The first line to copy is the one with "const placed = new THREE.Group();"; the last is the one with "from mathutils.geometry import". Copy each line in that range exactly, leaving out all others.

** START OF Information supplied **

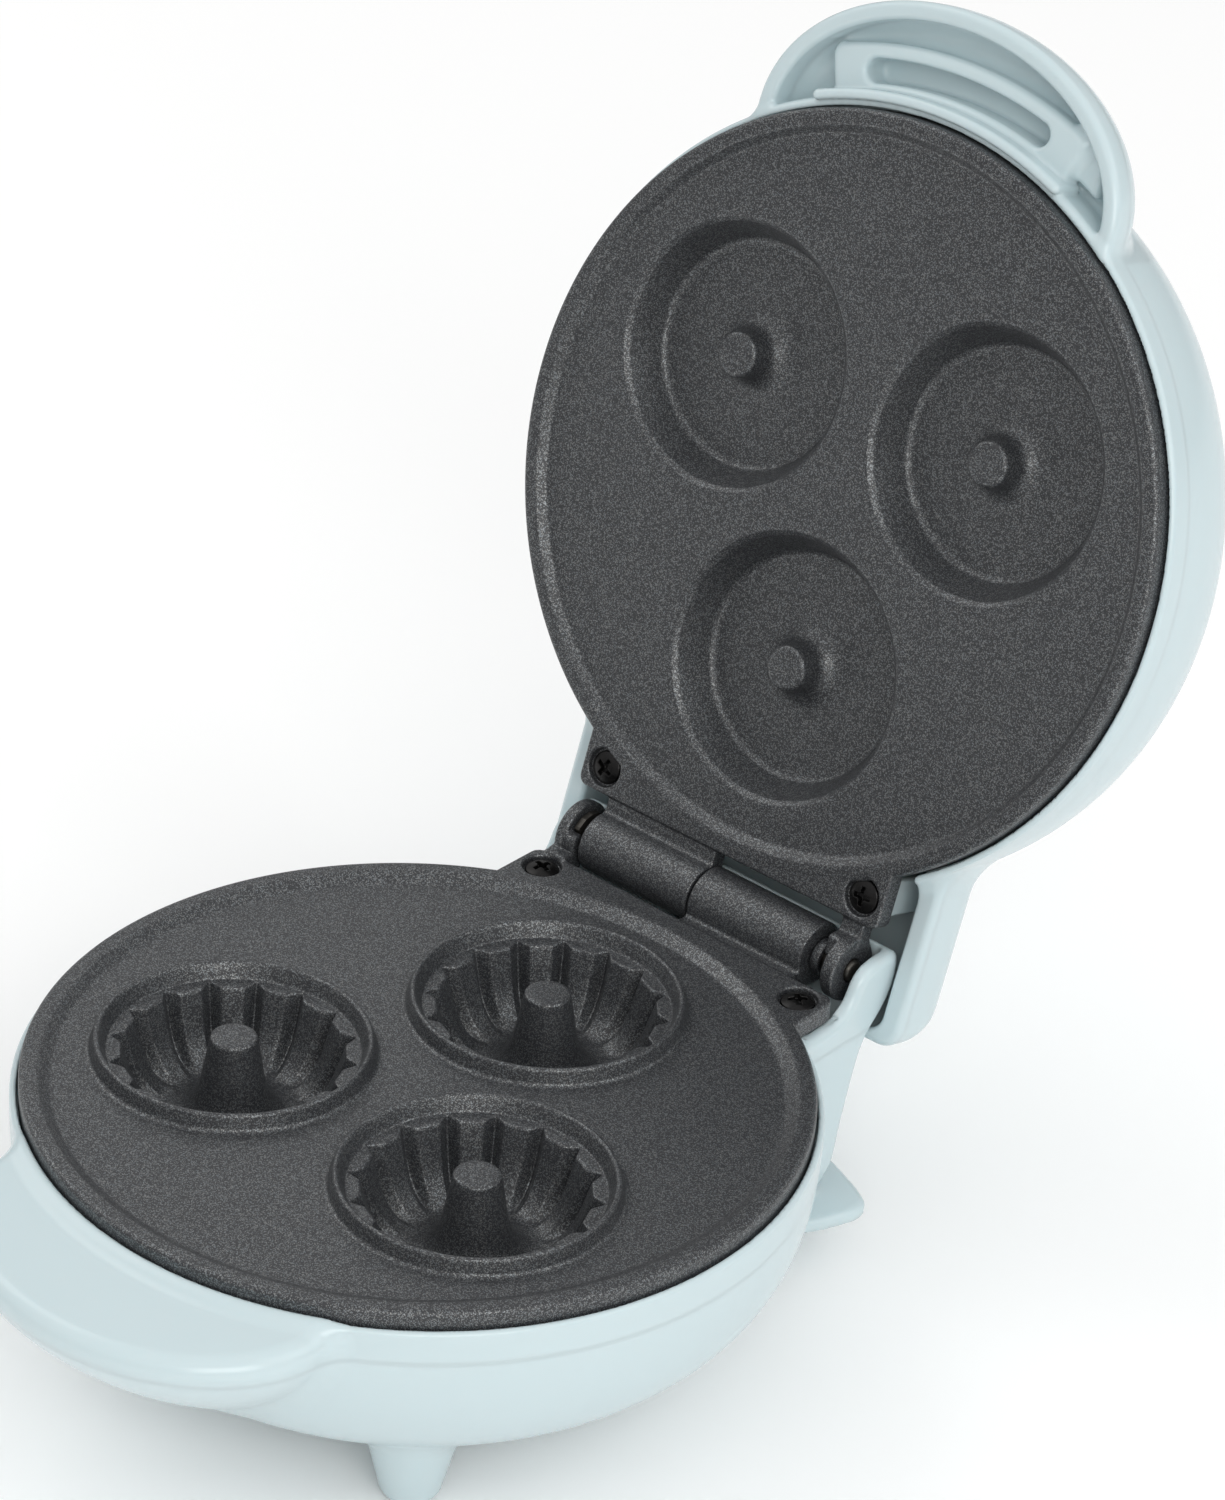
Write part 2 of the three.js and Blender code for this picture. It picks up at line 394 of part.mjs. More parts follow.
// ---------------------------------------------------------------- heaters and what holds them
function heaterPath(z, zEnd) {
  const pts = [];
  pts.push([HEATER_R * Math.cos(104 * D), HEATER_R * Math.sin(104 * D) - 1.0, zEnd]);
  pts.push([HEATER_R * Math.cos(104.5 * D), HEATER_R * Math.sin(104.5 * D) - 0.6, z + (zEnd - z) * 0.55]);
  for (let a = 109; a <= 431; a += 7) pts.push([HEATER_R * Math.cos(a * D), HEATER_R * Math.sin(a * D), z]);
  pts.push([HEATER_R * Math.cos(75.5 * D), HEATER_R * Math.sin(75.5 * D) - 0.6, z + (zEnd - z) * 0.55]);
  pts.push([HEATER_R * Math.cos(76 * D), HEATER_R * Math.sin(76 * D) - 1.0, zEnd]);
  return pts;
}
const baseHeater = tube(heaterPath(-8.0, -17.6), HEATER_TUBE, 56, 6);
const lidHeater = tube(heaterPath(8.2, 17.6), HEATER_TUBE, 56, 6);
function clamp(a, z0, z1) {
  const c = cut(box(46.6, 62.0, -4.2, 4.2, z0, z1), cylZ(1.6, 50.5, 0, z0 - 1, z1 + 1, 12));
  return c.rotate([0, 0, a]);
}
function smallScrew(x, y, zTop, dir, shank) { return screw(x, y, zTop, 2.6, 1.6, 1.2, shank, dir > 0, 10, false); }
const at = (r, a) => [r * Math.cos(a * D), r * Math.sin(a * D)];

function shield(zFlat, dir, posts) {
  let s = lathe([[0, zFlat], [53, zFlat], [59.6, zFlat - dir * 5.5], [60.5, zFlat - dir * 5.5], [53.6, zFlat + dir * 0.9], [0, zFlat + dir * 0.9]], 28);
  s = cut(s, box(-22, 22, 46, 66, Math.min(zFlat - dir * 8, zFlat + dir * 3), Math.max(zFlat - dir * 8, zFlat + dir * 3)),
    ...posts.map(([x, y]) => cylZ(1.6, x, y, zFlat - 3, zFlat + 3, 12)));
  return s;
}

// ---------------------------------------------------------------- the assembly
const root = new THREE.Group();
const base = new THREE.Group();
const lid = new THREE.Group();
root.add(base, lid);

const MAT = {
  shell: { color: 0xc9dcdf, roughness: 0.28, metalness: 0.0 },
  casting: { color: 0x3b3c3f, roughness: 0.55, metalness: 0.35 },
  screw: { color: 0x15151a, roughness: 0.35, metalness: 0.8 },
  steel: { color: 0x8f8f8c, roughness: 0.35, metalness: 0.9 },
  darksteel: { color: 0x2c2b2a, roughness: 0.45, metalness: 0.7 },
  sheath: { color: 0x5d5f5a, roughness: 0.5, metalness: 0.7 },
  tin: { color: 0xb7b9b8, roughness: 0.35, metalness: 0.9 },
  ceramic: { color: 0xe6e1d6, roughness: 0.7, metalness: 0.0 },
  rubber: { color: 0x4a4d50, roughness: 0.9, metalness: 0.0 },
  lens: { color: 0xb3361f, roughness: 0.2, metalness: 0.0 },
  sleeve: { color: 0xd8d2c0, roughness: 0.85, metalness: 0.0 },
};
const HINGE = new THREE.Vector3(0, HINGE_Y, HINGE_Z);
const openM = new THREE.Matrix4().makeTranslation(0, HINGE_Y, HINGE_Z)
  .multiply(new THREE.Matrix4().makeRotationX(-OPEN_DEG * D))
  .multiply(new THREE.Matrix4().makeTranslation(0, -HINGE_Y, -HINGE_Z));

function add(parent, name, s, mat) {
  const g = geometryOf(s);
  g.computeVertexNormals();
  const mesh = new THREE.Mesh(g, new THREE.MeshStandardMaterial(MAT[mat]));
  mesh.name = name;
  parent.add(mesh);
}

add(base, 'base_shell', baseShell, 'shell');
add(base, 'base_plate', basePlate, 'casting');
add(base, 'base_plate_screw_left', screw(-SCREW_X, SCREW_Y, 0.15, 3.05, 1.5, 1.15, 13), 'screw');
add(base, 'base_plate_screw_right', screw(SCREW_X, SCREW_Y, 0.15, 3.05, 1.5, 1.15, 13), 'screw');
add(base, 'base_heater', baseHeater, 'sheath');
for (const [tag, a] of [['right', 30], ['left', 150]]) {
  add(base, `base_heater_clamp_${tag}`, clamp(a, -12.7, -11.5), 'steel');
  const [x, y] = at(50.5, a);
  add(base, `base_clamp_screw_${tag}`, smallScrew(x, y, -14.6, -1, 6.5), 'screw');
}
add(base, 'base_thermostat', union(cylZ(7.2, 0, 0, -11.6, -4.6, 16), cylZ(5.4, 0, 0, -13.4, -11.6, 12), box(-1.2, 1.2, 3.2, 4.2, -17.4, -13.2), box(-1.2, 1.2, -4.2, -3.2, -17.4, -13.2)), 'ceramic');
add(base, 'base_thermal_fuse', cylX(2.1, 0, 0, -8, 8, 12).rotate([0, 0, 60]).translate([...at(42, 150), -7.0]), 'sleeve');
add(base, 'base_heat_shield', shield(-19.2, -1, shieldPosts), 'tin');
shieldPosts.forEach(([x, y], i) => add(base, `base_shield_screw_${i + 1}`, screw(x, y, -17.2, 2.6, 1.6, 1.1, 9, true, 10, false), 'screw'));
add(base, 'base_terminal_block', cut(box(-12, 12, 22.5, 33.5, -37.7, -28.5), cylY(1.6, -7, -33, 20, 36, 12), cylY(1.6, 0, -33, 20, 36, 12), cylY(1.6, 7, -33, 20, 36, 12)), 'ceramic');
for (const [tag, x, y] of feet) add(base, `foot_pad_${tag}`, lathe([[0, -RIM_H], [2.5, -RIM_H], [2.9, -RIM_H + 0.4], [2.9, -RIM_H + 1.3], [0, -RIM_H + 1.3]], 12, x, y), 'rubber');
add(base, 'hinge_pin', cylX(PIN_R, HINGE_Y, HINGE_Z, -31.9, 31.9, 16), 'steel');
add(base, 'hinge_washer_left', cut(cylX(4.7, HINGE_Y, HINGE_Z, -29.5, -28.4, 16), cylX(BORE_R, HINGE_Y, HINGE_Z, -35, -20, 12), box(-31, -28, 60, 72.0, -10, 4)), 'darksteel');
add(base, 'hinge_bush_right', cut(cylX(3.3, HINGE_Y, HINGE_Z, 24.3, 26.2, 16), cylX(BORE_R, HINGE_Y, HINGE_Z, 20, 30, 12)), 'darksteel');

add(lid, 'lid_shell', lidShell, 'shell');
add(lid, 'lid_plate', lidPlate, 'casting');
add(lid, 'lid_plate_screw_left', screw(-SCREW_X, SCREW_Y - 1, LID_GAP - 0.05, 3.05, 1.5, 1.15, 13, false), 'screw');
add(lid, 'lid_plate_screw_right', screw(SCREW_X, SCREW_Y - 1, LID_GAP - 0.05, 3.05, 1.5, 1.15, 13, false), 'screw');
add(lid, 'lid_heater', lidHeater, 'sheath');
for (const [tag, a] of [['right', 30], ['left', 150]]) {
  add(lid, `lid_heater_clamp_${tag}`, clamp(a, 11.7, 12.9), 'steel');
  const [x, y] = at(50.5, a);
  add(lid, `lid_clamp_screw_${tag}`, smallScrew(x, y, 14.8, 1, 6.3), 'screw');
}
add(lid, 'lid_thermal_fuse', cylX(2.1, 0, 0, -8, 8, 12).rotate([0, 0, 60]).translate([...at(42, 150), 7.2]), 'sleeve');
add(lid, 'lid_heat_shield', shield(18.8, 1, lidPosts), 'tin');
lidPosts.forEach(([x, y], i) => add(lid, `lid_shield_screw_${i + 1}`, screw(x, y, 16.9, 2.6, 1.6, 1.1, 9, false, 10, false), 'screw'));
add(lid, 'pilot_lens', union(cylZ(4.0, 0, -20, 38.4, 42.6, 16), cylZ(5.0, 0, -20, 38.3, 39.2, 16)), 'lens');
add(lid, 'neon_lamp', cylZ(2.2, 0, -20, 26.0, 37.9, 12), 'lens');

lid.applyMatrix4(openM);
root.updateMatrixWorld(true);

// stand the assembly on its feet, centred over the origin
const bounds = new THREE.Box3().setFromObject(root, true);
const shift = new THREE.Vector3(-(bounds.min.x + bounds.max.x) / 2, -(bounds.min.y + bounds.max.y) / 2, -bounds.min.z);
const placed = new THREE.Group();
placed.add(root);
root.position.add(shift);
placed.updateMatrixWorld(true);

export default placed;
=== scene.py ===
# Mini donut maker: detailed shells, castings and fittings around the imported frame.
# Lengths inside this file are millimetres in the layout frame of the part (centre of the lower plate,
# z = 0 on the top of its rim) and are turned into metres in the row frame when a mesh is made.
import json
import math
import bpy
import numpy as np
from mathutils import Matrix, Vector
from mathutils.geometry import tessellate_polygon


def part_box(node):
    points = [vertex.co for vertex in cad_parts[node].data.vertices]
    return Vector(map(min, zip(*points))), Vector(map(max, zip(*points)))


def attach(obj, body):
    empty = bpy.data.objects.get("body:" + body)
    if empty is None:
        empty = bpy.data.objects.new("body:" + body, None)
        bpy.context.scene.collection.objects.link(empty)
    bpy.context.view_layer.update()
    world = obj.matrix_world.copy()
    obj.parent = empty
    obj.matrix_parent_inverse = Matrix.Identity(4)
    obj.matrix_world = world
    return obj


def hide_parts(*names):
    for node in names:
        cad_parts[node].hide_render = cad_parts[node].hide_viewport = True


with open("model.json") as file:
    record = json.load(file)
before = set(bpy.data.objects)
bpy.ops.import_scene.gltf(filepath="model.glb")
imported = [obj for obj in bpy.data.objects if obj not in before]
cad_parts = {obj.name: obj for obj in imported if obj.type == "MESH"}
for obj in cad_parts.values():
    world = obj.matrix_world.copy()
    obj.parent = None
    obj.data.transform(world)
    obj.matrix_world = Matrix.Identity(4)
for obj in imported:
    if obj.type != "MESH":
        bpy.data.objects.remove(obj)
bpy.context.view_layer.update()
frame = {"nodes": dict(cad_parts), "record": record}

D = math.pi / 180
SHIFT = np.array([0.0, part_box("base_shell")[0].y * 1000 + 88.0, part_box("foot_pad_front_left")[0].z * 1000 + 50.0])
HY, HZ, OPEN = 75.02, 1.12, 107.84 * D


def place(v, lid):
    """layout frame (lid parts laid closed) in mm to row frame in m"""
    v = np.asarray(v, float)
    if lid:
        c, s = math.cos(OPEN), math.sin(OPEN)
        y, z = v[:, 1] - HY, v[:, 2] - HZ
        v = np.stack([v[:, 0], HY + y * c + z * s, HZ - y * s + z * c], 1)
    return (v + SHIFT) / 1000


def turn(n, lid):
    if not lid:
        return n
    c, s = math.cos(OPEN), math.sin(OPEN)
    return np.stack([n[:, 0], n[:, 1] * c + n[:, 2] * s, -n[:, 1] * s + n[:, 2] * c], 1)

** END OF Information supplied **

### Output for this exercise
const placed = new THREE.Group();
placed.add(root);
root.position.add(shift);
placed.updateMatrixWorld(true);

export default placed;
=== scene.py ===
# Mini donut maker: detailed shells, castings and fittings around the imported frame.
# Lengths inside this file are millimetres in the layout frame of the part (centre of the lower plate,
# z = 0 on the top of its rim) and are turned into metres in the row frame when a mesh is made.
import json
import math
import bpy
import numpy as np
from mathutils import Matrix, Vector
from mathutils.geometry import tessellate_polygon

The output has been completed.